Zehirli patronlarla başetmenin yolları
. Ortada bir sorun olduğunu ancak bu sorunun kesinlikle sizden kaynaklanmadığını kabul edin. Patronunuzun zorbaca davranışlarına katIanmak zorunda değilsiniz.
. İş arkadaşlarınıza görüşüp birlikte hareket etmeye çalışın. Bu konuda birşeyler yapmakta tereddüt edebilirler ama en azından yalnız olmadığınızı fark edeceksiniz.
. Bir günlük tutun ve patronunuzun ne zaman ne söylediğini ve ne yaptığını günü gününe not edin. İleride şikayetlerinizi desteklemek için bu notları kullanabilirsiniz.
. Patronunuza davranışlarını kabul edilemez bulduğunuzu sakin ama kararlı bir biçimde açıklayın. Bazen insanlar çevreleri üzerinde ne tür bir etki bıraktığını bilmeden hareket ederler. Sorun bu kadar basitse, konuşmanız işe yarayacaktır. Patronunuzia yüz yüze konuşmaktan çekiniyorsanız, ona bir mektup yazın ve bir kop¬yasını saklamayı unutmayın.
. Konuyu iyi anlaştığınız bir başka üst düzey yöneticiye açmayı deneyebilirsiniz.
. Kendinize olan güveninizi yerine getirmek için birşeyler yapın. Bağımsız danışmanlardan ya da kariyer koçlarından destek almayı düşünebilirsiniz. Zor bir dönemden geçerken yardıma ihtiyaç duymanız çok normal.
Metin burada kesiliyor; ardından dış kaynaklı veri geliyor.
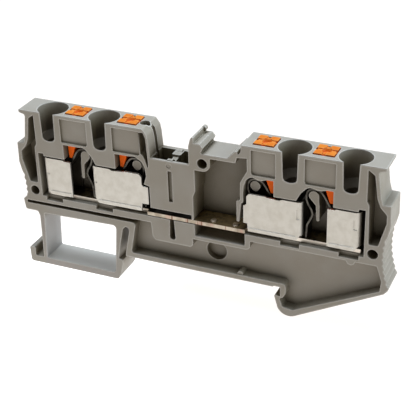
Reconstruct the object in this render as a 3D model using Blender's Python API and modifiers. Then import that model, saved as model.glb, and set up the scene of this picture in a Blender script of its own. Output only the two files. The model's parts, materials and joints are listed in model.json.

. Kendiniz kapana kısılmış hissetmek yerine yeni iş bağlantıları kurmaya ve varolanları güçlendirmeye çalışın. Patronunuzun davranışları gerçekten katlanılmaz hale gelirse, yeni bir iş bulmayı beklemeden istifa edebilmek için bir kenara para koyun. Bu arada kendinizi daha çok geliştirmek için kurslara da devam edebilirsiniz. Hiçbir şey işe yaramazsa, istifa edin. Hiçbir iş sizin ruhsal ve fiziksel sağlığınızdan daha önemli değildir.